Why do we place these two headlines next to one another. Well, just for a little comparison to give us all an idea how much catching up regulated cannabis market has to do with the huge global black market. The Australian “Navy Daily” reports, “The seizure brings the total number of narcotics interdictions by HMAS Ballarat to nine over the period of her current deployment. During this time, Ballarat has seized over 9 tonnes of hashish “
Here’s the Aurora Story… https://www.barrons.com/articles/aurora-cannabis-marijuana-sales-51557880622
The similarity in the numbers makes a nice lead in to understanding what the regulated market is up against globally in terms of a competing and entrenched black market trading internationally.
Yes .. on the Canadian exchange Aurora is performing well….
Today’s value 15 May 2019
The company made 55.2 million USD in 2018 and has an estimated market cap of $1.6B acoording to Bloomberg (https://www.bnnbloomberg.ca/commodities/video/8-2m-sales-1-6b-market-cap-aurora-cannabis-investors-bet-big~1254628)

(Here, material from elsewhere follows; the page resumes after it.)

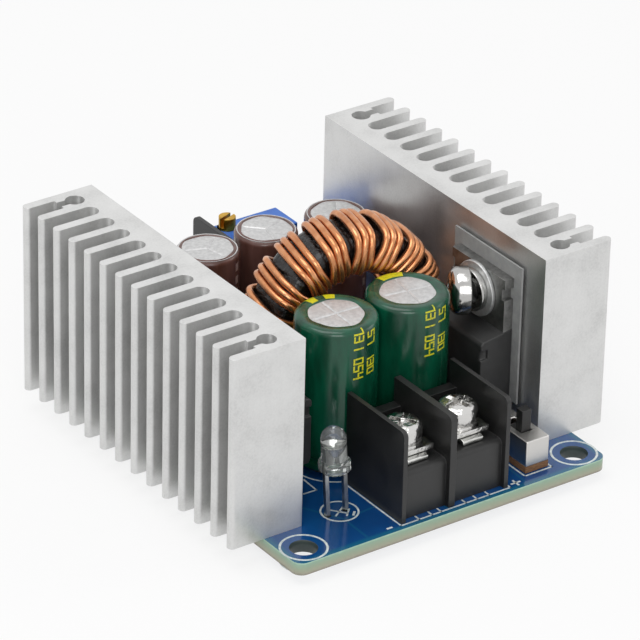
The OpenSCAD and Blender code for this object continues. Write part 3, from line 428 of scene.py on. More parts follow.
# Tin solder, hand finished: bright, a little cloudy where the flux was wiped.
solder, tree, shader = finish_of("tin_solder", {"Metallic": 1, "Roughness": 0.28})
cloud = add(tree, "ShaderNodeTexNoise", {}, {"Vector": in_mm(tree), "Scale": 1.6, "Detail": 4}).outputs["Fac"]
tree.links.new(add(tree, "ShaderNodeValToRGB", {"stops": [(0.3, "#9a9c9e"), (0.7, "#c9cbcd")]},
                   {"Fac": cloud}).outputs[0], shader.inputs["Base Color"])
bumped(tree, shader, cloud, 0.05, 0.6)

under = board_lo.z / MM
fillet = [(0, 0.02), (1.65, 0.02), (1.7, -0.02)]
fillet += [(1.7 - 0.78 * math.sin(a), -0.02 - 0.62 * (1 - math.cos(a)))
           for a in (math.radians(d) for d in range(15, 91, 15))]
fillet += [(0.8, -0.72), (0, -0.76)]
cone = made_from(lathe(fillet, 20), "fillet")
joint_mesh = copies(cone, [((x, y, under * MM), (0, 0, 2.4 * i), (0.45 + 0.5 * r, 0.45 + 0.5 * r, 0.95))
                           for i, (x, y, r) in enumerate(lead_ends)], solder)
plain("solder_fillets", joint_mesh, solder, ["solder_joints"])

# ---- heatsinks ----
# Two lengths sawn from one extruded aluminium profile: a back plate, fourteen fins and a screw
# channel in each outer gap. They stand on the board and carry the power devices.

# Extruded 6063 aluminium, etched after sawing: pale satin grey that scatters much of the light, with
# faint die lines along the extrusion and cloudy patches from handling.
profile_metal, tree, shader = finish_of("extruded_aluminium_6063", {})
die_lines = add(tree, "ShaderNodeTexNoise", {}, {
    "Vector": in_mm(tree, (1, 1, 0.02)), "Scale": 3.2, "Detail": 4, "Roughness": 0.65}).outputs["Fac"]
patches = add(tree, "ShaderNodeTexNoise", {}, {
    "Vector": in_mm(tree), "Scale": 0.22, "Detail": 4, "Roughness": 0.55}).outputs["Fac"]
pits = add(tree, "ShaderNodeTexNoise", {}, {"Vector": in_mm(tree), "Scale": 4, "Detail": 3}).outputs["Fac"]
shade = add(tree, "ShaderNodeMix", {"data_type": "FLOAT"}, {0: 0.12, 2: patches, 3: die_lines}).outputs[0]
shade = add(tree, "ShaderNodeMix", {"data_type": "FLOAT"}, {0: 0.3, 2: shade, 3: pits}).outputs[0]
tree.links.new(add(tree, "ShaderNodeValToRGB", {"stops": [(0.32, "#c6c6c5"), (0.5, "#d6d6d5"), (0.68, "#dededd")]},
                   {"Fac": shade}).outputs[0], shader.inputs["Base Color"])
tree.links.new(add(tree, "ShaderNodeMapRange", {}, {
    "Value": patches, "From Min": 0.3, "From Max": 0.7, "To Min": 0.29, "To Max": 0.4}).outputs[0],
    shader.inputs["Roughness"])
# the plate's inner face was milled flat for the devices, so it mirrors more than the etched fins
across = add(tree, "ShaderNodeSeparateXYZ", {}, {"Vector": in_mm(tree)}).outputs["X"]
across = add(tree, "ShaderNodeMath", {"operation": "ABSOLUTE"}, {0: across}).outputs[0]
plate_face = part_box("heatsink_right")[0].x / MM
tree.links.new(add(tree, "ShaderNodeMapRange", {}, {
    "Value": across, "From Min": plate_face + 0.05, "From Max": plate_face + 0.3, "To Min": 0.9, "To Max": 0.6}).outputs[0],
    shader.inputs["Metallic"])
relief = add(tree, "ShaderNodeMix", {"data_type": "FLOAT"}, {0: 0.15, 2: pits, 3: die_lines}).outputs[0]
bumped(tree, shader, relief, 0.02, 0.4)

for side in ("left", "right"):
    plain("heatsink_" + side + "_extrusion", rounded("heatsink_" + side, 0.1, 2), profile_metal,
          ["heatsink_" + side])

# ---- power devices ----
# A TO-220 transistor and a TO-220 rectifier: a sheared copper tab, tinned, with a moulded epoxy
# case, clamped over a grey silicone pad by a screw with a flat and a spring washer.

# Silicone sheet on glass cloth: matt grey with the cloth's faint weave.
pad_sheet, tree, shader = finish_of("silicone_pad", {"Roughness": 0.6, "Specular IOR Level": 0.4})
weave = add(tree, "ShaderNodeTexMagic", {"turbulence_depth": 1}, {
    "Vector": in_mm(tree), "Scale": 6, "Distortion": 0.6}).outputs["Fac"]
mottle = add(tree, "ShaderNodeTexNoise", {}, {"Vector": in_mm(tree), "Scale": 0.9, "Detail": 4}).outputs["Fac"]
tree.links.new(add(tree, "ShaderNodeValToRGB", {"stops": [(0.3, "#858686"), (0.7, "#969796")]},
                   {"Fac": mottle}).outputs[0], shader.inputs["Base Color"])
bumped(tree, shader, weave, 0.02, 0.4)

# Moulded epoxy compound: near black, matt from the eroded mould, with a slight sheen at its edges.
epoxy, tree, shader = finish_of("moulded_epoxy", {"Roughness": 0.5, "IOR": 1.55})
grit = add(tree, "ShaderNodeTexNoise", {}, {"Vector": in_mm(tree), "Scale": 9, "Detail": 2}).outputs["Fac"]
drift = add(tree, "ShaderNodeTexNoise", {}, {"Vector": in_mm(tree), "Scale": 0.4, "Detail": 2}).outputs["Fac"]
tree.links.new(add(tree, "ShaderNodeValToRGB", {"stops": [(0.3, "#202020"), (0.7, "#2d2d2d")]},
                   {"Fac": drift}).outputs[0], shader.inputs["Base Color"])
bumped(tree, shader, grit, 0.02, 0.6)

# Tinned copper strip: dull silver, rough and torn on its sheared sides.
strip, tree, shader = finish_of("tinned_copper_strip", {"Metallic": 1, "Roughness": 0.42})
scuffs = add(tree, "ShaderNodeTexNoise", {}, {"Vector": in_mm(tree), "Scale": 1.1, "Detail": 6,
                                              "Roughness": 0.7}).outputs["Fac"]
tree.links.new(add(tree, "ShaderNodeValToRGB", {"stops": [(0.3, "#7c7c7b"), (0.7, "#a2a2a0")]},
                   {"Fac": scuffs}).outputs[0], shader.inputs["Base Color"])
tree.links.new(add(tree, "ShaderNodeMapRange", {}, {
    "Value": scuffs, "To Min": 0.28, "To Max": 0.55}).outputs[0], shader.inputs["Roughness"])
bumped(tree, shader, scuffs, 0.06, 0.5)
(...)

Yet they’ve only managed to produce an amount of cannabis that is as much as one deployed Australian Frigate has managed to seize in the Arabian Sea over the last 3 months.
Note the word “seize”.
Let’s think about how that might compare as a % to what got through . We guesstimate that seizures probably sit around 2-5% of what actually gets delivered to client, maybe 10% at the outside.
So…… one of the largest producers of regulated cannabis in North America has managed to produce as much cannabis as has been seized by one naval frigate on one particular cannabis trade route in the first quarter of 2019.
The positive spin might be, great, look at the growth possibilities in the market.
We’d err towards caution and take the stance that the regulation of cannabis as a global trading commodity is going to spend a very very long time in the black market and will need a great deal of reigning in. There are too many people making a very good living smuggling cannabis all over the planet.